Q9. What are the advantages and disadvantages of trial balance?
Ans: Following are the advantages of trial balance:
a. Check upon the ledger postings: The trial balance provides an internal check upon the ledger postings. It ensures that both the aspects of each transaction have been duly posted into ledger i.e., the dual aspect of each transaction has been completed.
b. Arithmetical accuracy: The trial balance proves the arithmetical accuracy to a great extent. It ensures that the posting in the ledger account has been made with correct amount, the totaling and balancing of ledger accounts is correct.
c. Facilitates the preparation of financial statements: It is very convenient to prepare the financial statements from the balance method of trial balance.
d. Connecting link: Trial balance is a connecting link between the ledger accounts and the financial statements.
e. Useful data for management: The various balances of real, nominal and personal accounts provide useful information in a convenient form to the management for comparing the balances and arriving at conclusions.

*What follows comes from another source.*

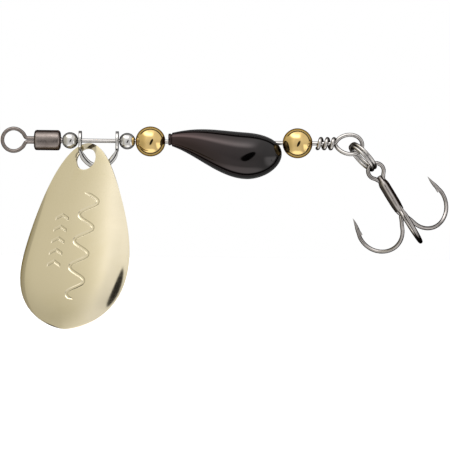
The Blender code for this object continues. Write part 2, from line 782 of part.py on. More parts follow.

Following are the Disadvantages/ limitations of trial balance:
a. The trial balance can be prepared only in those concerns where double entry system of book keeping is adopted. This system is too costly.
b. A trial balance is not a conclusive proof of the arithmetical accuracy of the books of account.
c. It the trial balance is wrong, the subsequent preparation of Trading, Profit & loss account and Balance Sheet will not reflect the true picture of the concern.